Muza also offers an array of local boutique beers and cocktails made with spirits that are distilled in distilleries in northern Israel. There really aren’t many other venues in Safed that offer exciting nighttime activity, but that’s okay, since Muza is an incredible place that offers a wide variety of quality beverages. 

And, of course, we wouldn’t want you to have too much to drink on an empty stomach, so you’ll be happy to know that Muza has a great dinner menu. It includes salads prepared from farm-to-table fresh produce from local farmers, fried finger food, Galilean roasted eggplant, spicy stuffed cabbage, Safed cheeses and traditional Lebanese desserts. 

All the hotel guest rooms have a view of the hills of the Galilee and Mount Meron. During the summer months, the outdoor semi-Olympic pool is a popular spot for local and foreign tourists. The hotel also has a gym, sauna, kids’ playground, an herb garden, as well as lots of quiet corners where you can relax with a glass of wine. 

For November, prices range from NIS 880 to NIS 1,630. 

The Ruth Safed Hotel

STAYING OVERNIGHT at the Ruth Safed Hotel is ideal for anyone interested in joining a guided tour of Safed’s Old City. Alternatively, you can walk around on your own and discover all the gems in this ancient Jewish town. Since all the shops and galleries in Safed are closed on Shabbat, I recommend beginning your tour of the city Friday morning if you’re visiting on the weekend. If you plan to travel there during the week, then any time of the day is fine. 

I personally love to wander around old cities like Safed without a specific plan to visit any particular place. The Old City is relatively small, so it doesn’t matter what order you visit each attraction. Each time you duck into a famous synagogue, a popular art gallery or a quaint boutique, you’ll be able to hear stories from locals and store owners about the city’s rich history. Safed also has an especially religious Jewish feel to it, and it’s interesting to see the juxtaposition of the old traditions with the eclectic people who currently call Safed home. 

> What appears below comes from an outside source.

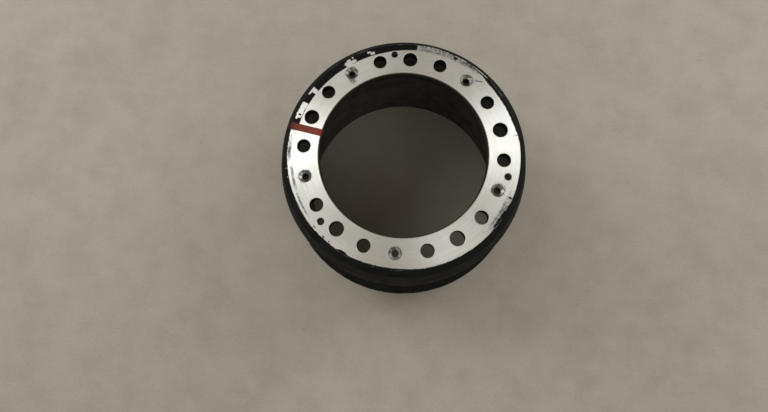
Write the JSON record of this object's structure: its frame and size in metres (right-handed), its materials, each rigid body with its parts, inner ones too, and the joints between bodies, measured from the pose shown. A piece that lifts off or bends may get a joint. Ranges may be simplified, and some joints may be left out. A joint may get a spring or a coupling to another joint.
{
  "type": "brake drum",
  "caption": "Cast iron truck brake drum: an open cylinder with a stiffening band, a tapered shoulder and a wide machined mounting flange with stud, screw and forcing holes.",
  "frame": {"origin": "centre of the open end, in the plane that the drum rests on", "axes": "+Z along the drum's axis from the open end to the wheel face; one retaining-screw hole lies on -Y"},
  "size_m": [0.4676, 0.4674, 0.313],
  "materials": {
    "drum_iron": "black paint on the casting, with a bare turned wheel face"
  },
  "bodies": {
    "root": {"brake_drum": "drum_iron"}
  },
  "joints": []
}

Geographically, Safed sits atop the majestic Mount Canaan and is surrounded by green forests and crisp air. Safed is thought to be the ancient town that Josephus Flavius fortified and wrote about in the first century CE, in anticipation of fighting that would later break out against the Roman Legion. Safed was captured time and again, including during the Crusader and Mamluk periods, and also as part of the Ottoman Empire. Safed suffered many natural disasters, such as a fierce earthquake in 1837, but throughout its long history, the city remained the world capital of Kabbala (Jewish mysticism). 

Many of the synagogues that have been in use for centuries, such as the Ari Synagogue and the Abuhav Synagogue, still actively function as houses of prayer. I highly recommend that you visit these and other synagogues. 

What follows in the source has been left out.